The development of retail business on the internet — e-tailing — did not mean that there was no longer a need for retailers and wholesalers, the conference heard.
Although at last year’s Unichem convention participants had heard that the retail experience was dead and that the future lay in online buying, that was not the case, Mr Barry Andrews (executive chairman, Moss Pharmacy) said. Customers would still want to talk to people in most cases when they wanted to make a purchase. This was particularly the case with pharmacy.
A leading online travel agent, which had grown to the size of 30 high street businesses, had found that people researched their holidays online, but 92 per cent of purchases took place over the telephone. The buying process was changing, but customers still preferred the final purchase to be a person-to-person transaction.
There was still a need, if anything a greater need, for retailers and wholesalers. But the role of the middlemen would change. It was pharmacists and wholesalers who owned their customer relationships and the physical infrastructure and who were best placed to capitalise on internet opportunities.
Stores, warehouses, and call centres were still the backbone of business and without strength in these areas new businesses would fail. The most successful e-commerce businesses such as Amazon and Etoys had both struggled to deliver products and were now developing, or forming partnerships with, logistics companies and bricks-and-mortar shops.
The internet enabled buyers to buy on their own terms and in their own time.
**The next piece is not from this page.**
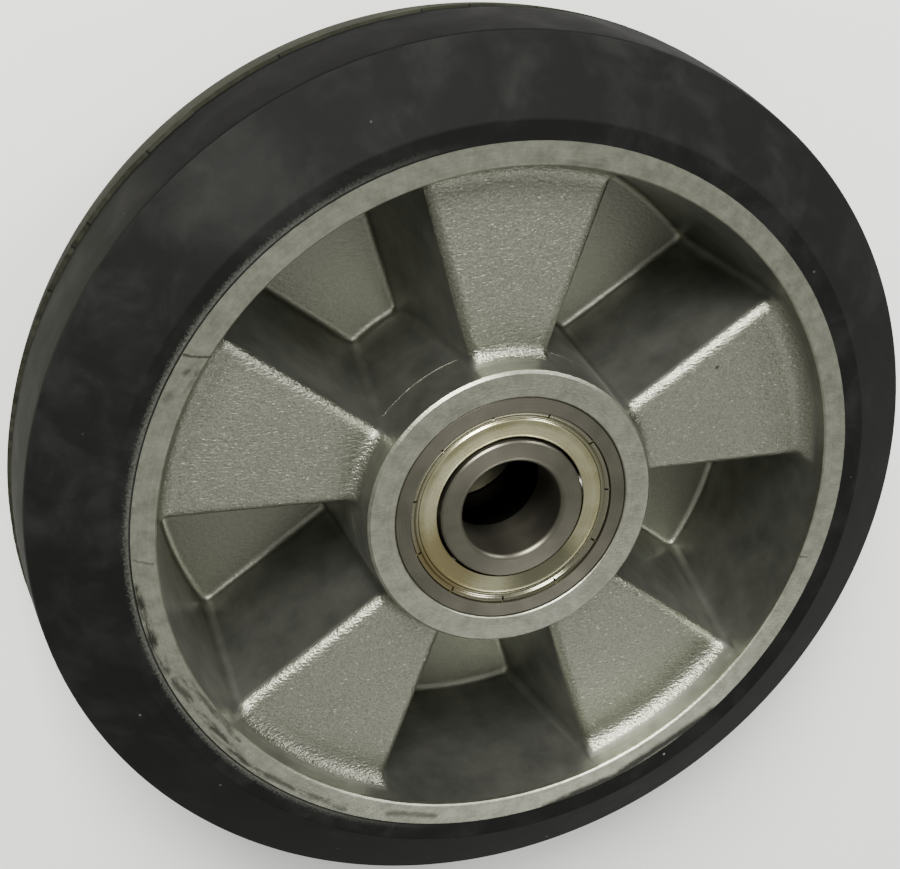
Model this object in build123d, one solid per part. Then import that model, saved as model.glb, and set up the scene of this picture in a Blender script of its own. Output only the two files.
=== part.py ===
# Rubber trolley wheel: a solid rubber tyre on a die-cast aluminium centre,
# running on two shielded deep-groove ball bearings.
# Millimetres. The wheel lies on its side: its axis is Z, +Z is the front face,
# the origin is on the axis at mid-width, and a front panel is centred on +Y.

from build123d import *
import math
import os

# Wheel
tyre_diameter = 184.6
wheel_width = 50.0
panel_count = 5

# Tyre section: the tread is crowned, highest at the mould's parting line
rubber_thickness = 20.1
crown_height = 2.3
crown_bulge = 0.35
side_flat_width = 3.8
tread_width = 32.0
tread_edge_radius = 0.5

# Rim of the cast centre
rim_face_width = 4.6
rim_floor_thickness = 7.7
rim_fillet = 4.0
rim_chamfer = 0.3

# Boss of the cast centre, around the bearings
boss_face_width = 5.3
boss_floor_thickness = 8.2
boss_fillet = 3.0
boss_chamfer = 0.5

# Folded web: panels near one face, pockets that reach nearly to the other
panel_recess = 6.5
web_thickness = 5.0
panel_width_at_boss = 14.6
panel_side_angle = 17.5
pocket_wall_draft = 11.0
pocket_corner_radius = 2.0
pocket_floor_radius = 1.5
panel_edge_radius = 2.6
pocket_side_step = 0.05

# Bearings: with these sizes they are metric 20 x 47 x 14
axle_bore = 20.0
ball_count = 8
ball_diameter = 7.938
race_wall = 2.781
ball_side_room = 3.031
land_gap = 4.7
ball_clearance = 0.05
race_opening = 0.181
outer_corner_radius = 0.4
bore_corner_radius = 1.0
land_chamfer = 0.3

# Seats of the bearings in the boss
bearing_recess = 0.3
shoulder_height = 3.0
seat_lead_in = 0.2
seat_clearance = 0.01

# Cage: two pressed ribbons riveted together between the balls
cage_thickness = 0.8
cage_land_gap = 0.95
cage_ball_clearance = 0.15
rivet_diameter = 1.4
rivet_head_diameter = 2.3
rivet_head_height = 0.45
rivet_clearance = 0.02

# Shields crimped into the outer ring
shield_thickness = 0.35
shield_seat_wall = 3.0
shield_seat_depth = 1.6
shield_seat_clearance = 0.02
shield_bead_setback = 0.4
shield_bead_width = 1.0
shield_groove_depth = 0.65
shield_groove_width = 0.3
shield_slope_run = 0.4
shield_web_setback = 0.7
shield_inner_gap = 0.6
crimp_slit_count = 11
crimp_slit_width = 0.35
first_slit_angle = 104.0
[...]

Customers no longer had to wait for a sales person; they would search a website or e-mail a question to a support desk. In the fragmented pharmacy community this had to be the way forward.
The pharmacy supply chain and its cost structures offered significant opportunities. The average pharmacy held over 40 days’ stock, wholesalers held between three and 12 days’ stock and manufacturers held significantly more. There was considerable scope to make the whole supply chain more efficient, to reduce costs and to improve service.
Pharmacies were likely to survive because they were required by legislation and the demands of patient protection, at least in the short term. People valued the speed, convenience and people contact offered by pharmacies and face-to-face personal advice. They would not want to wait for home delivery of prescriptions for acute conditions. However, there was a real e-tailing opportunity for repeat prescriptions, particularly now that the Government appeared to be behind it.
Mr Andrews concluded that the internet presented both a threat and an opportunity.
Like pharmacies, wholesalers would also still be required because goods would have to be moved in the new economy and this required vast experience.
So far as the emerging e-commerce companies were concerned, Mr Andrews predicted rapid consolidation and the emergence of clear brand leaders. The winners would be those who could integrate online and offline business and who were good at the basics of traditional business.